▸ **WHAT IS EXPECTED**:
Pull out the lines from the line containing "point = shown.matrix_world" through the line containing "SKIN = 0.0004", both lines included, and copy them exactly.

▸ **DATA EXCERPT**:
-- Start --

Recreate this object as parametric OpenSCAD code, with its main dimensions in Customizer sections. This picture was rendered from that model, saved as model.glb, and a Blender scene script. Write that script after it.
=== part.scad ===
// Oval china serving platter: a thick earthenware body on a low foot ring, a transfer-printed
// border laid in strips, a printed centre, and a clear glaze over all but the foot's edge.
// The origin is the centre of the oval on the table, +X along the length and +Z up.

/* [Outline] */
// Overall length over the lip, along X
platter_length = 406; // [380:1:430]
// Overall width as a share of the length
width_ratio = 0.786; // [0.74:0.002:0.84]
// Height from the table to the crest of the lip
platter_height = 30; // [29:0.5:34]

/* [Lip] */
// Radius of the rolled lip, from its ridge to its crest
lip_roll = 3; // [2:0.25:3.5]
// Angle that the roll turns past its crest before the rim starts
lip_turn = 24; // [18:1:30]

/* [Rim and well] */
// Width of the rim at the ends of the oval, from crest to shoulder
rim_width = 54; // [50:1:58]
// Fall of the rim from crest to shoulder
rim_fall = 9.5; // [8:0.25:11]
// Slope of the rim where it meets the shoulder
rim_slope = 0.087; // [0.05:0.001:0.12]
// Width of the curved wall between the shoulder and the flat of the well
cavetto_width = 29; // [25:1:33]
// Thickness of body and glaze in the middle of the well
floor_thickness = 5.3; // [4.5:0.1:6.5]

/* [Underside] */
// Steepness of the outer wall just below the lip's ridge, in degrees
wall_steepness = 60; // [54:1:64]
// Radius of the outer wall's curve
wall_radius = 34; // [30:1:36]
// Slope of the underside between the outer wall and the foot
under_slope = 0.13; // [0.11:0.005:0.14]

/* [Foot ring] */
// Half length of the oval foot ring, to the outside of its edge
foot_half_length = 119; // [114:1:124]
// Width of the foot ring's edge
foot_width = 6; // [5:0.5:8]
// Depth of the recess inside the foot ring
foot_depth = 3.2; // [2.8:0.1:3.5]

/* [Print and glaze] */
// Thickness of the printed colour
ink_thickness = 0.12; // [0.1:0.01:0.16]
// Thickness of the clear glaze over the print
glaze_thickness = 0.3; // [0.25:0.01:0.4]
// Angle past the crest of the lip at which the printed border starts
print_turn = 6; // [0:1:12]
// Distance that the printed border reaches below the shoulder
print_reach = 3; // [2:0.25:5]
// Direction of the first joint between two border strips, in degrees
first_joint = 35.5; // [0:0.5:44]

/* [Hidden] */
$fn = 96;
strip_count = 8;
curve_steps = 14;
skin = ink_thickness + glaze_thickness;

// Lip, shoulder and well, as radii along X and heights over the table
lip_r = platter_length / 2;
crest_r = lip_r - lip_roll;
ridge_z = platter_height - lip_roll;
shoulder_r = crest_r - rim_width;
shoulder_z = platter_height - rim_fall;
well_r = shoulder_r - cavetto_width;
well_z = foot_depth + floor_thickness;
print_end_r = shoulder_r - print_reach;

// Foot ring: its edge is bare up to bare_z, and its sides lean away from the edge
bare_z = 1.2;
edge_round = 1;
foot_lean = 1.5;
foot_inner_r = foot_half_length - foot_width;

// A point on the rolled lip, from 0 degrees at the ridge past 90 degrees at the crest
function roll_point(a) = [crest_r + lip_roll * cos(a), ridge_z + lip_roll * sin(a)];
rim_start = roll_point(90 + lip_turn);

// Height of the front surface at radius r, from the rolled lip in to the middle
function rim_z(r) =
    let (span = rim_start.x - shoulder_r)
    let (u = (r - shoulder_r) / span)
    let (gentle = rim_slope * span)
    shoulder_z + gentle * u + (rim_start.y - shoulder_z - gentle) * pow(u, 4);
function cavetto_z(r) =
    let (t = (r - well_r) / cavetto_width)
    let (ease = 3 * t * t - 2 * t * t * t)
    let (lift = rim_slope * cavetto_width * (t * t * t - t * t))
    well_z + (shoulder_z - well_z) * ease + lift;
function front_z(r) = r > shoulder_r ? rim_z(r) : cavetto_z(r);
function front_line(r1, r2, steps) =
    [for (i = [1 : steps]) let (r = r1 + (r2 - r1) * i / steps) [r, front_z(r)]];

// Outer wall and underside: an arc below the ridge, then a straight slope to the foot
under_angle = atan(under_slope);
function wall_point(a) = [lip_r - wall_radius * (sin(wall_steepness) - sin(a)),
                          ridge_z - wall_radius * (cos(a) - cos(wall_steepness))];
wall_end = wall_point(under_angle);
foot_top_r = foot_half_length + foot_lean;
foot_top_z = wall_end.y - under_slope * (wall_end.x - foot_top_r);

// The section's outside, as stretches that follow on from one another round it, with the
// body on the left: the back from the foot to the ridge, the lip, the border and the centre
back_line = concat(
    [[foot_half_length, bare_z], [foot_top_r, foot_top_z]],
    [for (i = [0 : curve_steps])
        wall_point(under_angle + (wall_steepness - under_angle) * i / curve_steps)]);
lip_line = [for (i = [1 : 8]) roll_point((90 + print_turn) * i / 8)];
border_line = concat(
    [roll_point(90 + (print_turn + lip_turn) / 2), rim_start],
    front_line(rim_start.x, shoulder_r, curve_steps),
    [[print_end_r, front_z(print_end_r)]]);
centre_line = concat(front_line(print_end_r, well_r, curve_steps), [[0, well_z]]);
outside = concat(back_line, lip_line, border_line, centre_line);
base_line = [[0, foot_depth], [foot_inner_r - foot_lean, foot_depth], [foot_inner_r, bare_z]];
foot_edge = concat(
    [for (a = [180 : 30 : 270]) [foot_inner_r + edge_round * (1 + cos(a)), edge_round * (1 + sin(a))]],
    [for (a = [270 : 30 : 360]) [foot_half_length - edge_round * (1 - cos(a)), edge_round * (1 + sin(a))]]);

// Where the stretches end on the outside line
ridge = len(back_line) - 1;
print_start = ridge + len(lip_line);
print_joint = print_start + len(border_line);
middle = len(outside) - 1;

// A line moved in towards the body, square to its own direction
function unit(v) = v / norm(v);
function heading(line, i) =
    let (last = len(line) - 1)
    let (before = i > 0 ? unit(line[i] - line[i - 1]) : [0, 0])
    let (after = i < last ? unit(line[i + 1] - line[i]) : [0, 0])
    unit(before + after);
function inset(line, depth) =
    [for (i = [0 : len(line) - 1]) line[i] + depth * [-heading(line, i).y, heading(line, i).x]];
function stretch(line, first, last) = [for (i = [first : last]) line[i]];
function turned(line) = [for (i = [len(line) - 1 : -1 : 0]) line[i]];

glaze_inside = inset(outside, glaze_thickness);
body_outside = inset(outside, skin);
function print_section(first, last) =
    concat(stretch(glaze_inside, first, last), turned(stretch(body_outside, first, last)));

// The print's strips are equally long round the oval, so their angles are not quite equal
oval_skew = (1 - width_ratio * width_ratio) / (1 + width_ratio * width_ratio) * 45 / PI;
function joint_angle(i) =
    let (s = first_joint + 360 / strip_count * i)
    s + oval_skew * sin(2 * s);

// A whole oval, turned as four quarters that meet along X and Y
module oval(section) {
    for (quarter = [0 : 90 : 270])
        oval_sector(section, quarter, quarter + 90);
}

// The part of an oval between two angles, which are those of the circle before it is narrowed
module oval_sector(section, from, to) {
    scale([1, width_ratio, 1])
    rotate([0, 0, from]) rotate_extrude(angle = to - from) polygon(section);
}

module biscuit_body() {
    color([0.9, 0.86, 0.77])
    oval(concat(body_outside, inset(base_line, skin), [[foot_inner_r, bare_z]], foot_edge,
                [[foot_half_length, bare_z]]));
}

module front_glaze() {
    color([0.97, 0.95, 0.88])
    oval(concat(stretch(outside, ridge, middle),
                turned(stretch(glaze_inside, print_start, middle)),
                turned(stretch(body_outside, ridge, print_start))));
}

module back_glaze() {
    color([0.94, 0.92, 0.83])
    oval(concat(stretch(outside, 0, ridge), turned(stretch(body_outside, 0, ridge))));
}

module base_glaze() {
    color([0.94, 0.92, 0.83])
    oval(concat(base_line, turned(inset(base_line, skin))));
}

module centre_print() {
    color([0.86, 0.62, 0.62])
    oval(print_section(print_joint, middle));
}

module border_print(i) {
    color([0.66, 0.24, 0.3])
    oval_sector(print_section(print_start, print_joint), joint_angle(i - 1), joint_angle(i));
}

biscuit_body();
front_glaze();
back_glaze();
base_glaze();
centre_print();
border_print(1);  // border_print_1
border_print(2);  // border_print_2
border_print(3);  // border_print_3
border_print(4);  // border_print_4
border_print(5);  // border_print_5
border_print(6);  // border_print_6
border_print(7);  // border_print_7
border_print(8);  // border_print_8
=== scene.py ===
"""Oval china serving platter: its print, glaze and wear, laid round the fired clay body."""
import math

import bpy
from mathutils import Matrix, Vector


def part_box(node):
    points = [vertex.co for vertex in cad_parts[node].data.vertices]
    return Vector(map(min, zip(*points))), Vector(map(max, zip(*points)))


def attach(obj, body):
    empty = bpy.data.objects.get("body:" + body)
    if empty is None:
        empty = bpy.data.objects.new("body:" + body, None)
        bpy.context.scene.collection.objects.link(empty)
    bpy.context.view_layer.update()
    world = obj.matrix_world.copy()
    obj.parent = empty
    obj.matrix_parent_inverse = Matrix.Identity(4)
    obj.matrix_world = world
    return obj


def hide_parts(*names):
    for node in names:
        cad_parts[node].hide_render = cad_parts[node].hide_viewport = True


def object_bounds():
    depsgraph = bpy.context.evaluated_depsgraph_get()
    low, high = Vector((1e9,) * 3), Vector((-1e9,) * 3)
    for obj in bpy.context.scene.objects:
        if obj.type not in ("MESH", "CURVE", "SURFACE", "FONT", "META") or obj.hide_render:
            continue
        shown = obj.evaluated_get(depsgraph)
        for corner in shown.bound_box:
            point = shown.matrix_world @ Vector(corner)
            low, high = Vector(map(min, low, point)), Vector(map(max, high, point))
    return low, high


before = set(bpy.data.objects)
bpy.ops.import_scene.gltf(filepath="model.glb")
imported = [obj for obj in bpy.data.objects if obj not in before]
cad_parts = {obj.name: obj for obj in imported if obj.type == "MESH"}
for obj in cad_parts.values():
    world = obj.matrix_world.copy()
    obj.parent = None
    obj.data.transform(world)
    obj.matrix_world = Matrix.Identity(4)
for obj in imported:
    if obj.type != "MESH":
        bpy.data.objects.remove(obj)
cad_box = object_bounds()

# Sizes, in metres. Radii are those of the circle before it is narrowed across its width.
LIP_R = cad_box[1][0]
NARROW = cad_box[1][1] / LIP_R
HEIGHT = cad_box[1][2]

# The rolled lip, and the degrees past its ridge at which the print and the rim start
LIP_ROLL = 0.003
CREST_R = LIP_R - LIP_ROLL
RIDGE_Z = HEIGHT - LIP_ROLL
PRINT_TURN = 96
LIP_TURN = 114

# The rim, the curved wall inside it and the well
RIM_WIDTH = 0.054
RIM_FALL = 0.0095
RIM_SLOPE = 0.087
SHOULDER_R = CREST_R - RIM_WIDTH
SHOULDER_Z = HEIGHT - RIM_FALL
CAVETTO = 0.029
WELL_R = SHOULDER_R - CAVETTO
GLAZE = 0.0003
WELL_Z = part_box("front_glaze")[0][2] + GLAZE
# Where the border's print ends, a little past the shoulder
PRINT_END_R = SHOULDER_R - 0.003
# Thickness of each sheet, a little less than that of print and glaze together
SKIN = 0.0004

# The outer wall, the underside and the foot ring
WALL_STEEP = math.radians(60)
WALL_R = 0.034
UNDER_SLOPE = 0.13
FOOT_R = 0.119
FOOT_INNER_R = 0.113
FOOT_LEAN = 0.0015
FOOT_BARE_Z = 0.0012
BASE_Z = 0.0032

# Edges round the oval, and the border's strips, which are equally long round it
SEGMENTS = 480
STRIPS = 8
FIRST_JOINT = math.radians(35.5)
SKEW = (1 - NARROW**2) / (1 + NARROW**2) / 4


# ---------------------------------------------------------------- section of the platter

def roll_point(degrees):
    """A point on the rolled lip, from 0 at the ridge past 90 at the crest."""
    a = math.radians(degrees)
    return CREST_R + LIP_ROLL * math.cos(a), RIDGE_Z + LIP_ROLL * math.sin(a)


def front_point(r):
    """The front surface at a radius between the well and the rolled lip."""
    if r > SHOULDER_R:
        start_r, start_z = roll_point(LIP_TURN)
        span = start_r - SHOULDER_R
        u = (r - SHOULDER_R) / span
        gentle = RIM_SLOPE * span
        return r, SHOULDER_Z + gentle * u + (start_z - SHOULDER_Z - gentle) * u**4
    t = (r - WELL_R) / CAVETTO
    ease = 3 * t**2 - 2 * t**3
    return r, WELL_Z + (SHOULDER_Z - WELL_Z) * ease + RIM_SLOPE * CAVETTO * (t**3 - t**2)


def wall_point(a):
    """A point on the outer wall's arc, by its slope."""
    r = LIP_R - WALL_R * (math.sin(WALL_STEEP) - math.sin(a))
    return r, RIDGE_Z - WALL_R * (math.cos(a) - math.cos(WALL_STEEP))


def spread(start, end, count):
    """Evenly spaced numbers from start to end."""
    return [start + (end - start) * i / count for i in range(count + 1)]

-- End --

▸ **TASK ANSWER**:
            point = shown.matrix_world @ Vector(corner)
            low, high = Vector(map(min, low, point)), Vector(map(max, high, point))
    return low, high


before = set(bpy.data.objects)
bpy.ops.import_scene.gltf(filepath="model.glb")
imported = [obj for obj in bpy.data.objects if obj not in before]
cad_parts = {obj.name: obj for obj in imported if obj.type == "MESH"}
for obj in cad_parts.values():
    world = obj.matrix_world.copy()
    obj.parent = None
    obj.data.transform(world)
    obj.matrix_world = Matrix.Identity(4)
for obj in imported:
    if obj.type != "MESH":
        bpy.data.objects.remove(obj)
cad_box = object_bounds()

# Sizes, in metres. Radii are those of the circle before it is narrowed across its width.
LIP_R = cad_box[1][0]
NARROW = cad_box[1][1] / LIP_R
HEIGHT = cad_box[1][2]

# The rolled lip, and the degrees past its ridge at which the print and the rim start
LIP_ROLL = 0.003
CREST_R = LIP_R - LIP_ROLL
RIDGE_Z = HEIGHT - LIP_ROLL
PRINT_TURN = 96
LIP_TURN = 114

# The rim, the curved wall inside it and the well
RIM_WIDTH = 0.054
RIM_FALL = 0.0095
RIM_SLOPE = 0.087
SHOULDER_R = CREST_R - RIM_WIDTH
SHOULDER_Z = HEIGHT - RIM_FALL
CAVETTO = 0.029
WELL_R = SHOULDER_R - CAVETTO
GLAZE = 0.0003
WELL_Z = part_box("front_glaze")[0][2] + GLAZE
# Where the border's print ends, a little past the shoulder
PRINT_END_R = SHOULDER_R - 0.003
# Thickness of each sheet, a little less than that of print and glaze together
SKIN = 0.0004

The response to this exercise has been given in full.